Godiva Caramel Milk Chocolate Liqueur is the latest in chocolate powerhouse Godiva’s liquor line-up, including original, milk chocolate, white chocolate and mocha. In Providence, RI at Temple Downtown at the Renaissance Providence Hotel, the Godiva-tini is one of the drinks on the menu. Michael Hocter, vice president of Sage Restaurant Group notes, “We use Godiva Chocolate liqueurs because of the rich history that the brand has. It is recognized by our guests as a liqueur that is truly special and unique.”
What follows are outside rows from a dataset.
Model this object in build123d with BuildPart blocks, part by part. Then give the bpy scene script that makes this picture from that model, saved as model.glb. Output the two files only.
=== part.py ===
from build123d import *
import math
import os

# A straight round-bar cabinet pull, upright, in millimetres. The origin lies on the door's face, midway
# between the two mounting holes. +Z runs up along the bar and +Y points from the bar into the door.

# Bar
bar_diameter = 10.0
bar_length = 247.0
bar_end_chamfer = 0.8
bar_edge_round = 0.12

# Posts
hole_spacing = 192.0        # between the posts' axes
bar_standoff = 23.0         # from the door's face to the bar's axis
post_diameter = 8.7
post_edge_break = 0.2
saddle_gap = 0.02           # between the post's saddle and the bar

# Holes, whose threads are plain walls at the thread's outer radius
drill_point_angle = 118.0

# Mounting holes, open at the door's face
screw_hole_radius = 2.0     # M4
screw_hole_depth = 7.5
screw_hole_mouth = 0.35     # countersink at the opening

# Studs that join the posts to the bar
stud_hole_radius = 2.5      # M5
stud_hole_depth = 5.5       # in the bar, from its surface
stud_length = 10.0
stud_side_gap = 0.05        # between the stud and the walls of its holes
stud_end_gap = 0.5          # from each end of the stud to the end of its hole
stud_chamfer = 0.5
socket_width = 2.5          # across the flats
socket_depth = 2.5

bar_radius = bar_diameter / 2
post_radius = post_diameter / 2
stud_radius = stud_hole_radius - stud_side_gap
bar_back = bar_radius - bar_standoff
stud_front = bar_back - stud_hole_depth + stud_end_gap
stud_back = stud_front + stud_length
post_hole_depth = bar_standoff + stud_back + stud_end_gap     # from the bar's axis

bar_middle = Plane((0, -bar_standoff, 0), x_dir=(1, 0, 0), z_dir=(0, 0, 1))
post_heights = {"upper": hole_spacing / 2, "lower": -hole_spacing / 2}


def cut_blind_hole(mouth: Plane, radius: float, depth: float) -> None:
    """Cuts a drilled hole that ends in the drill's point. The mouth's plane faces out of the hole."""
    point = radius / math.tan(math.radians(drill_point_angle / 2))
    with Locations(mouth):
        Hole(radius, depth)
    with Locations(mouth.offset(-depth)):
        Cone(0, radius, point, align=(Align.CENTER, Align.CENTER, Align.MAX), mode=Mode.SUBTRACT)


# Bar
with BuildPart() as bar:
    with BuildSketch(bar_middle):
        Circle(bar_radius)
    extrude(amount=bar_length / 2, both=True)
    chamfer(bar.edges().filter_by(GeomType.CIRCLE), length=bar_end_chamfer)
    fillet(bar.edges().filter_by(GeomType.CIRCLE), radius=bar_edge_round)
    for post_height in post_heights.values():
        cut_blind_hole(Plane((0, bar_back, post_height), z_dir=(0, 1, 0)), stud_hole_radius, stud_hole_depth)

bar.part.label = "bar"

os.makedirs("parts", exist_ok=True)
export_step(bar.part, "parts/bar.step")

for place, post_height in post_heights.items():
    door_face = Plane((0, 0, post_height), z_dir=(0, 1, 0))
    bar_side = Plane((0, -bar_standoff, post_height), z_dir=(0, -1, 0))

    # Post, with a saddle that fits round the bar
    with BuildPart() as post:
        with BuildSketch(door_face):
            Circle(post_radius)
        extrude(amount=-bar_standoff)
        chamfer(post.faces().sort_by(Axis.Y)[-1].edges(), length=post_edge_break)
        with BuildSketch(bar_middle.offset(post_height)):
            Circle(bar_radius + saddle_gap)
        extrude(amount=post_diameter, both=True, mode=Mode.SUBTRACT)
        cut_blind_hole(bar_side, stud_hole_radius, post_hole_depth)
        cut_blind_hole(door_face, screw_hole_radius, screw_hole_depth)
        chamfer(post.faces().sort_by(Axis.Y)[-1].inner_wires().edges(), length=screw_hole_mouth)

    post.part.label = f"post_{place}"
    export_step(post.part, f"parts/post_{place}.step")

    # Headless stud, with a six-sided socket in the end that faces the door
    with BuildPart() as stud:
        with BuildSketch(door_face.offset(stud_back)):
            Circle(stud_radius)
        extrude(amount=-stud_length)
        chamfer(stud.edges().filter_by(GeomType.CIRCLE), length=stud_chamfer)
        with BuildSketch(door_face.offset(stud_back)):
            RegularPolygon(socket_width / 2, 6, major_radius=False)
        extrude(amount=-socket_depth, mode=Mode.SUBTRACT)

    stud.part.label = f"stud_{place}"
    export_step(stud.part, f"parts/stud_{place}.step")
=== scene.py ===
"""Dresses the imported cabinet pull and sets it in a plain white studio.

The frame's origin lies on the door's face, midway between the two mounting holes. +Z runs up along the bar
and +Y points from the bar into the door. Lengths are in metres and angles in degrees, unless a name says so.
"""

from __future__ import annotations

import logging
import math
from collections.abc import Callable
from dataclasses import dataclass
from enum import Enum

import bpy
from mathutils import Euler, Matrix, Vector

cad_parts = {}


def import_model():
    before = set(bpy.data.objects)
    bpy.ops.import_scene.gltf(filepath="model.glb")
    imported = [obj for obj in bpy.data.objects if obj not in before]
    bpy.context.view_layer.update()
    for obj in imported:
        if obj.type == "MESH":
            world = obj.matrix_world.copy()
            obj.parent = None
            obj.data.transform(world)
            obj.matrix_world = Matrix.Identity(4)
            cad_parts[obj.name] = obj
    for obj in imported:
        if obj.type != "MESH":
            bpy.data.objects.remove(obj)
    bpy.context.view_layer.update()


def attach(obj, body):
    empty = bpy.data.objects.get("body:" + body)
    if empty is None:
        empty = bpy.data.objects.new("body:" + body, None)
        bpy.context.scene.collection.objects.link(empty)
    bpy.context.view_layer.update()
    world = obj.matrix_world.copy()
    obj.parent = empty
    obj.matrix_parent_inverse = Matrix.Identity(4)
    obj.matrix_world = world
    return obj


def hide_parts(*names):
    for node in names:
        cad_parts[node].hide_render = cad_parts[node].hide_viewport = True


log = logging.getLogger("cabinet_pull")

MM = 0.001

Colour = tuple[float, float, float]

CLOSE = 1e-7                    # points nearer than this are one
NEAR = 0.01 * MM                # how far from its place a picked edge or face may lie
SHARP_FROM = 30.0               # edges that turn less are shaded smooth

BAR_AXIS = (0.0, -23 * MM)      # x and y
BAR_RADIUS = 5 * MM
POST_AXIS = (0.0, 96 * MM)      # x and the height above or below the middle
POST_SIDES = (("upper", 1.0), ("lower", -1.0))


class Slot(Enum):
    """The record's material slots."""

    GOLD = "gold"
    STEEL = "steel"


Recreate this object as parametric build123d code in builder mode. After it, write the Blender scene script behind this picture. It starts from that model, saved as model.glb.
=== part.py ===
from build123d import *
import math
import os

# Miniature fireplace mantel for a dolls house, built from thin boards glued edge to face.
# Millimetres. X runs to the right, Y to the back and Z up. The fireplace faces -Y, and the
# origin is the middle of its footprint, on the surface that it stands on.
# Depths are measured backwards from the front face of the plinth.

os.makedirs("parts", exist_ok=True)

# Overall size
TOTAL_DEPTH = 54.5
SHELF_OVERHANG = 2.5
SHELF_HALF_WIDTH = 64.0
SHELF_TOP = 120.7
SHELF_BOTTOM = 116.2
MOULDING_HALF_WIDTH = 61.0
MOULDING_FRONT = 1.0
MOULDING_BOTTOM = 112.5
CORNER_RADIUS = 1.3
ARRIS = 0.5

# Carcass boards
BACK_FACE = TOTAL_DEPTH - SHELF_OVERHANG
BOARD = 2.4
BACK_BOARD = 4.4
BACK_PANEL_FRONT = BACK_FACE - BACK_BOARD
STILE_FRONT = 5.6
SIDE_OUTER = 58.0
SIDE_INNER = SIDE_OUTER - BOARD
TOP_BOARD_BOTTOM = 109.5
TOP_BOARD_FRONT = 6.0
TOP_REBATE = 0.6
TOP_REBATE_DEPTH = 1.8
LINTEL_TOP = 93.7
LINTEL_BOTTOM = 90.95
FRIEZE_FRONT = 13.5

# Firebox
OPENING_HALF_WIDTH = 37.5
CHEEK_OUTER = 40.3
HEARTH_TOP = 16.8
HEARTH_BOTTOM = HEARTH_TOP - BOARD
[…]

European-inspired Café Bohême Coffee Crème Liqueur is a decadent mix of gourmet coffee, multi-distilled French vodka and crème. “I like the fact that it is vodka-based and not whiskey which makes it very different,” says renowned mixologist Willy Shine, co-director of New York-based Contemporary Cocktail, Inc. “It mixes well, stands up in a cocktail and is extremely fresh.” Shine, along with partner Aisha Sharpe, have developed signature dessert cocktails for the brand, including the Tiramisu with vodka and amaretto and the Temptation, with vanilla vodka and Guyot Cassis or Chambord.

Coffee behemoth Starbucks ventured into alcoholic territory when it launched coffee and cream liqueur flavors. The coffee version naturally features Starbucks House Blend. Last winter, Grant Landry of The Abbey in Los Angeles, says they ran a promotion with table tents promoting the various flavored latte martinis made with the Starbucks liqueurs, as well as mixers like blueberry vodka and Frangelico. As Landry says: “What most impressed me as a bartender, as well as our customers, was not only the versatility of Starbucks Coffee Liqueur and the pleasant pairings with both fruit flavored vodka and rums but that it created incredibly delicious cocktails made completely out of alcohol-based products.”